Wednesday, October 5, 2011

Review: Happy Birthday to Me by Brian Rowe


Book: Happy Birthday to Me by Brian Rowe
Series: Birthday Trilogy #1
Genre: Fantasy / Young Adult
Buy A Copy: Amazon | Barnes & Noble

Available Formats: Print / Ebook
Publication Date: April 7th, 2011

First Sentence: "The Nightmare was real."
How Did I Get This Book: For review, from author
Description:
Seventeen-year-old Cameron Martin has a huge problem: he’s aging a whole year of his life with each passing day!

High school is hard enough; imagine rapidly aging from seventeen to seventy in a matter of weeks, with no logical explanation, and with prom, graduation, and the state championship basketball game all on the horizon. That’s what happens to Cameron, a popular pretty boy who's never had to face a day looking anything but perfect.

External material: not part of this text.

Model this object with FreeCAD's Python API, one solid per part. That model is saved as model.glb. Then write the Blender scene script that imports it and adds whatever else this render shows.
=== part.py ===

All Cameron wants to do is go back to normal, but no one, not even the best doctors, can diagnose his condition. When he finds love with a mysterious young woman, however, he realizes his only hope for survival might be with the one person who started his condition in the first place...


Happy Birthday to Me by Brian Rowe was an incredibly interesting and refreshing read.
I had some difficultly warming up to Cameron, but I believe it was the intent. You aren’t supposed to love him at the beginning of the story, but it made it difficult to get into.  I will say that it made watching his progression as a character all the more worthwhile – you desperately want him to change. 

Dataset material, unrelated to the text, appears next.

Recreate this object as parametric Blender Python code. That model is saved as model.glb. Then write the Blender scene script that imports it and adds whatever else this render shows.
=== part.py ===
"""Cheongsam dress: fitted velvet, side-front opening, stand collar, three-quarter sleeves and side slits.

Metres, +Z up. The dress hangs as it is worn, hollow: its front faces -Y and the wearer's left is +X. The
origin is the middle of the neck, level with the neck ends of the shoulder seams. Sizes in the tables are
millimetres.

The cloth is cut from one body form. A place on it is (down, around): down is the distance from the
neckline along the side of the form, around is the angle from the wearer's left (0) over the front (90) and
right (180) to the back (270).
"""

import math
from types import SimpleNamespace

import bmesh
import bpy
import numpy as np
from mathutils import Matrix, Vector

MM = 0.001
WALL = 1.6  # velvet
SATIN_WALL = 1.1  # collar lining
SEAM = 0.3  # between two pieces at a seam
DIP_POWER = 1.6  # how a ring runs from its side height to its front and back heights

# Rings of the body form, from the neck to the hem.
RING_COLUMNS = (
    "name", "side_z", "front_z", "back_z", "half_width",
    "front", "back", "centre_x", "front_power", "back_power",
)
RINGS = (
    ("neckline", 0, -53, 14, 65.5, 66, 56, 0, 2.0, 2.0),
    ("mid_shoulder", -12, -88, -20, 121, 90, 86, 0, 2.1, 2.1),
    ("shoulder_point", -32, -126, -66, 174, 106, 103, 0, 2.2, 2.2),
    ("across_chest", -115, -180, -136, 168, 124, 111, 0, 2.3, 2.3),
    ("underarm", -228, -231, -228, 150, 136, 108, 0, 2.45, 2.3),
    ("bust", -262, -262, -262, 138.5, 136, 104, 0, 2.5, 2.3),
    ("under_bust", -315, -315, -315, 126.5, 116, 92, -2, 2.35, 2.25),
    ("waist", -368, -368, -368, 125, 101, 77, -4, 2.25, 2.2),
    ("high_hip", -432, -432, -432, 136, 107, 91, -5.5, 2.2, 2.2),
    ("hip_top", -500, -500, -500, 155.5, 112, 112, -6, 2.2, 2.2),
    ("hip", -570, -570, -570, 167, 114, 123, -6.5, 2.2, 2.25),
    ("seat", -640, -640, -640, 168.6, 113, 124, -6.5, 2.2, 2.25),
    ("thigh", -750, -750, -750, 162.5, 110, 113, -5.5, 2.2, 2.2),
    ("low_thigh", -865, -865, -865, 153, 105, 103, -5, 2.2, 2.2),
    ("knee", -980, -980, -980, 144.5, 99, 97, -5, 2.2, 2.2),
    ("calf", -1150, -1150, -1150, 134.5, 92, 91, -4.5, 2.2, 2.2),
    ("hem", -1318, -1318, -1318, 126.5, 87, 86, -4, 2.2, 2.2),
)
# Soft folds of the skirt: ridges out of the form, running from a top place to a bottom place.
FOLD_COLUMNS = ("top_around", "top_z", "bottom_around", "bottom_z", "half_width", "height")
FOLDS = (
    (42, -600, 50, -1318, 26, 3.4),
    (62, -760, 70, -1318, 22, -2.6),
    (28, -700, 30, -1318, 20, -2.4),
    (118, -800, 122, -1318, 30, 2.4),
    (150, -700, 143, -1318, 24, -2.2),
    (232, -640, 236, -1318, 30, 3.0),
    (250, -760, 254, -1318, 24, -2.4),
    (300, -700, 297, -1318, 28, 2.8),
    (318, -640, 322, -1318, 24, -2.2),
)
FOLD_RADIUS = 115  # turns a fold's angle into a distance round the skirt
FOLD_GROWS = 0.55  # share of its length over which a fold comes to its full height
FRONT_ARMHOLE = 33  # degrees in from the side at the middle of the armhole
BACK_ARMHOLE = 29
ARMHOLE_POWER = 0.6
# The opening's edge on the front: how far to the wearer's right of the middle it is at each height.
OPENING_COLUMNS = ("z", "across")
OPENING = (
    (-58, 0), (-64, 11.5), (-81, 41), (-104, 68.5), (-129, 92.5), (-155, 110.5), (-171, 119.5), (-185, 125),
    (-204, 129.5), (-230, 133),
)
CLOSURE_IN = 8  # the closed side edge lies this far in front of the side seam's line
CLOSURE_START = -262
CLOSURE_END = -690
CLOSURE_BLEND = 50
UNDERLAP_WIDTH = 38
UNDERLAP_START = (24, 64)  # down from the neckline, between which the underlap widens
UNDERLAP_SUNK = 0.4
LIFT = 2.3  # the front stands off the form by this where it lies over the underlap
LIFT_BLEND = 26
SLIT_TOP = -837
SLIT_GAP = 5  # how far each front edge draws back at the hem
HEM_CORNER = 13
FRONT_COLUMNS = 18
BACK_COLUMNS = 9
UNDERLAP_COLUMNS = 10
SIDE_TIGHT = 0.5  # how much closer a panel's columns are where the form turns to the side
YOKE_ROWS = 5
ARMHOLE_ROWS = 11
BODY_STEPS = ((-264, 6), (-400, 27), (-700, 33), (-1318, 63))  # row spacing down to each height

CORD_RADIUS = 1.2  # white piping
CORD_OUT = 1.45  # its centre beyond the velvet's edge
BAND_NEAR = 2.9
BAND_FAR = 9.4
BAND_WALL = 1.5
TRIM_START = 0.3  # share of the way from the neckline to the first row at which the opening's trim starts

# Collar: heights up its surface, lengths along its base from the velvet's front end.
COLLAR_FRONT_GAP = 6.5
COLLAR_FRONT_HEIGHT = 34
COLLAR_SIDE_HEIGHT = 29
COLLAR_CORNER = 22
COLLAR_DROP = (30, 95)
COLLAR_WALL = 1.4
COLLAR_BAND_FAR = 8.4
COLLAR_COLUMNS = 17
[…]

Rowe certainly wasn’t afraid to have other characters mistreat Cameron, which was really refreshing. The only story like this that I have stumbled across before is the movie Jack and the treatment of protagonist isn’t really addressed in the movie. I never considered how others would react to a condition like this; I mean it would be hard enough to deal with, can you imagine adding on the drama of other people? There are some folks in Happy Birthday to Me who treat Cameron absolutely horribly.  I did not really expect the story to go in that direction, but I am incredibly grateful that it did.

The storyline itself (not the aging aspect) is reminiscent of Alex Flinn’s Beastly, but I feel that Rowe’s book is targeted to an older audience. It’s still clearly young adult, but he takes more of a serious route with it. While Beastly feels like a fantasy, Happy Birthday to Me has more of a drama/realistic fiction feel. It obviously has elements of fantasy, but it is incredibly character-intense and character driven. 

The ending did feel a bit rushed; it did not match the pacing of the rest of the book. But all in all, Happy Birthday to Me was a solid book. I would not classify it as a page turner or an epic story, but it was entertaining, it made me think and I enjoyed reading it.